=== WHAT THE TASK ASKS ===
Here are some records. Copy each one exactly.

────────────────

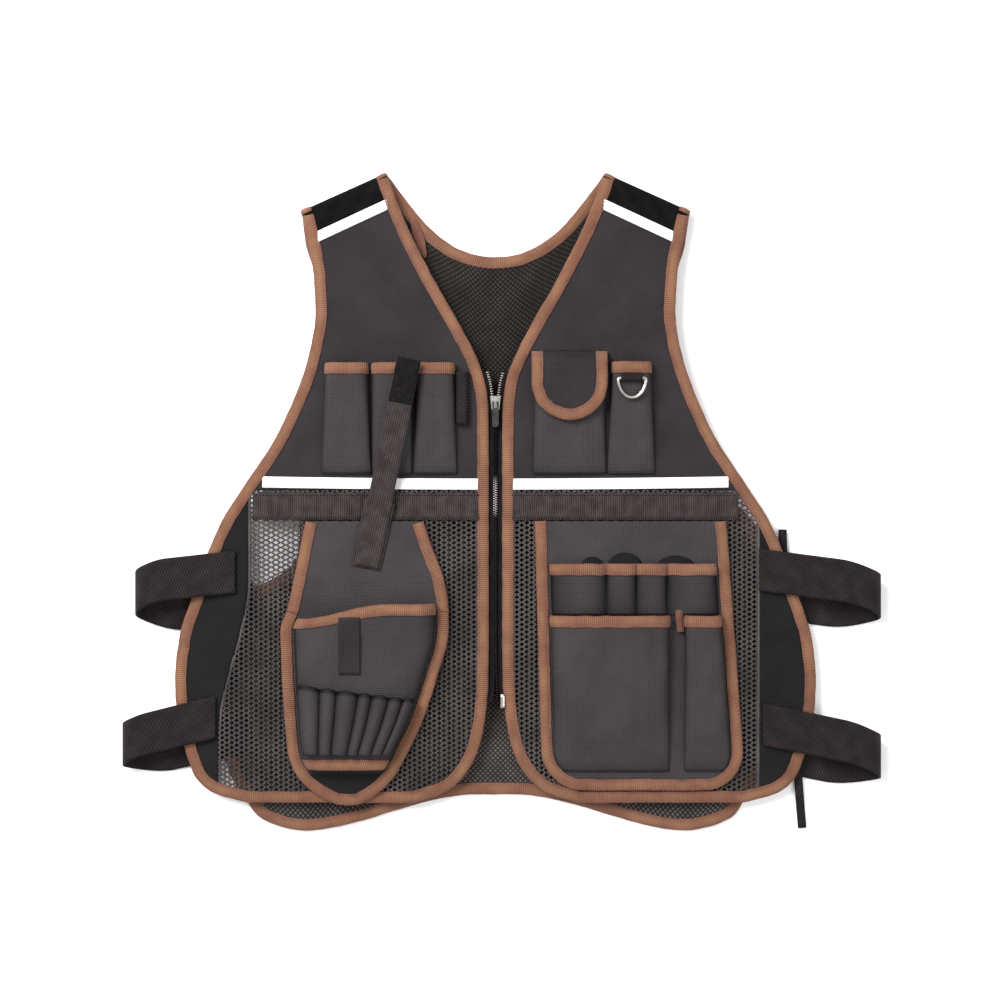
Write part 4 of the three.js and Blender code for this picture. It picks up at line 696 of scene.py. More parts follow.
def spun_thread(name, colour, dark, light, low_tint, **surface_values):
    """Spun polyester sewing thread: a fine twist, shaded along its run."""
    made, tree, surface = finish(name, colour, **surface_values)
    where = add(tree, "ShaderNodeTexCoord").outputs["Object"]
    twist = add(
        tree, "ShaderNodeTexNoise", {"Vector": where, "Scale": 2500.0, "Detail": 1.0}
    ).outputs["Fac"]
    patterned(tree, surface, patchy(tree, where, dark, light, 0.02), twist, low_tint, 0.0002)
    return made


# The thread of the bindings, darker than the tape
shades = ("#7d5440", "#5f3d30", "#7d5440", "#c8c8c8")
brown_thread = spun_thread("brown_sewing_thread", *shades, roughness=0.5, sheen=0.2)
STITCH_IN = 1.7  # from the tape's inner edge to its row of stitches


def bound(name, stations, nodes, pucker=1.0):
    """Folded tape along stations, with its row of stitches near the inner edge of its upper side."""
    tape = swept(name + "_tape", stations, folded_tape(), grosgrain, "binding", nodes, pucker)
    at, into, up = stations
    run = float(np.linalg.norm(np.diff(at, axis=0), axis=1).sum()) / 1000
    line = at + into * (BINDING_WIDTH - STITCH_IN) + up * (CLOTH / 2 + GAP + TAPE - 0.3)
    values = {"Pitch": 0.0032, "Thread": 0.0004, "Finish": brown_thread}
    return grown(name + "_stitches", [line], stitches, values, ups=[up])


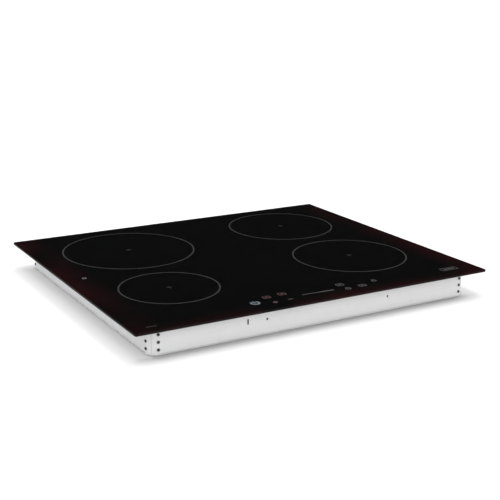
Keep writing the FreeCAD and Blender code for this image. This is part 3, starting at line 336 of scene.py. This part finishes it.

────────────────

=== WRITTEN RESPONSE ===
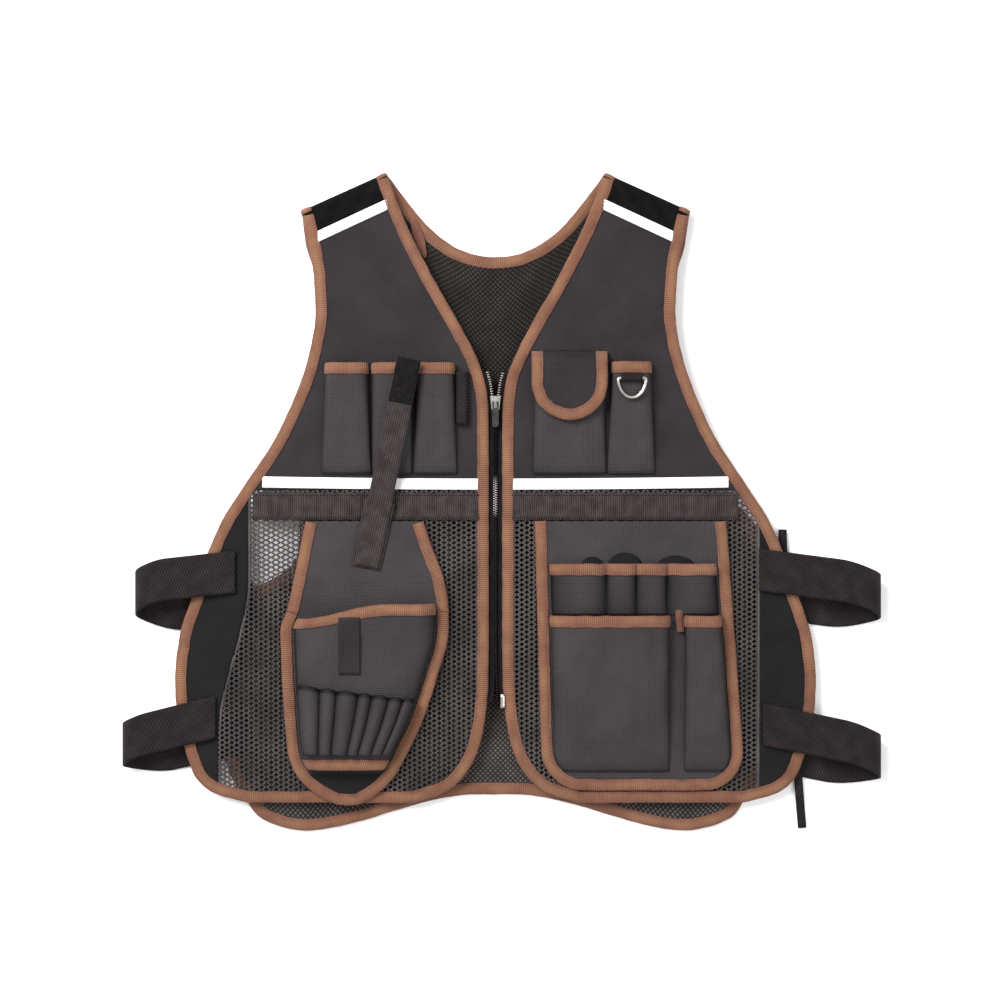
Write part 4 of the three.js and Blender code for this picture. It picks up at line 696 of scene.py. More parts follow.
def spun_thread(name, colour, dark, light, low_tint, **surface_values):
    """Spun polyester sewing thread: a fine twist, shaded along its run."""
    made, tree, surface = finish(name, colour, **surface_values)
    where = add(tree, "ShaderNodeTexCoord").outputs["Object"]
    twist = add(
        tree, "ShaderNodeTexNoise", {"Vector": where, "Scale": 2500.0, "Detail": 1.0}
    ).outputs["Fac"]
    patterned(tree, surface, patchy(tree, where, dark, light, 0.02), twist, low_tint, 0.0002)
    return made


# The thread of the bindings, darker than the tape
shades = ("#7d5440", "#5f3d30", "#7d5440", "#c8c8c8")
brown_thread = spun_thread("brown_sewing_thread", *shades, roughness=0.5, sheen=0.2)
STITCH_IN = 1.7  # from the tape's inner edge to its row of stitches


def bound(name, stations, nodes, pucker=1.0):
    """Folded tape along stations, with its row of stitches near the inner edge of its upper side."""
    tape = swept(name + "_tape", stations, folded_tape(), grosgrain, "binding", nodes, pucker)
    at, into, up = stations
    run = float(np.linalg.norm(np.diff(at, axis=0), axis=1).sum()) / 1000
    line = at + into * (BINDING_WIDTH - STITCH_IN) + up * (CLOTH / 2 + GAP + TAPE - 0.3)
    values = {"Pitch": 0.0032, "Thread": 0.0004, "Finish": brown_thread}
    return grown(name + "_stitches", [line], stitches, values, ups=[up])


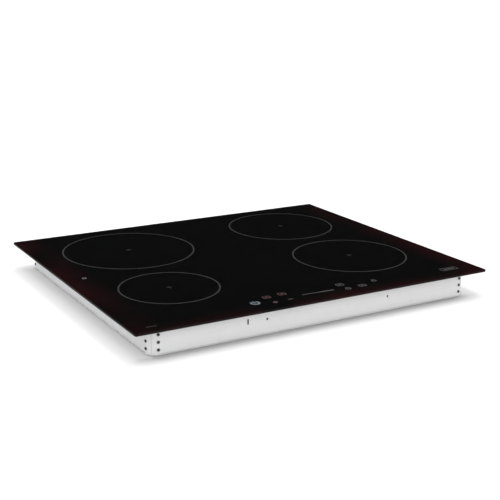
Keep writing the FreeCAD and Blender code for this image. This is part 3, starting at line 336 of scene.py. This part finishes it.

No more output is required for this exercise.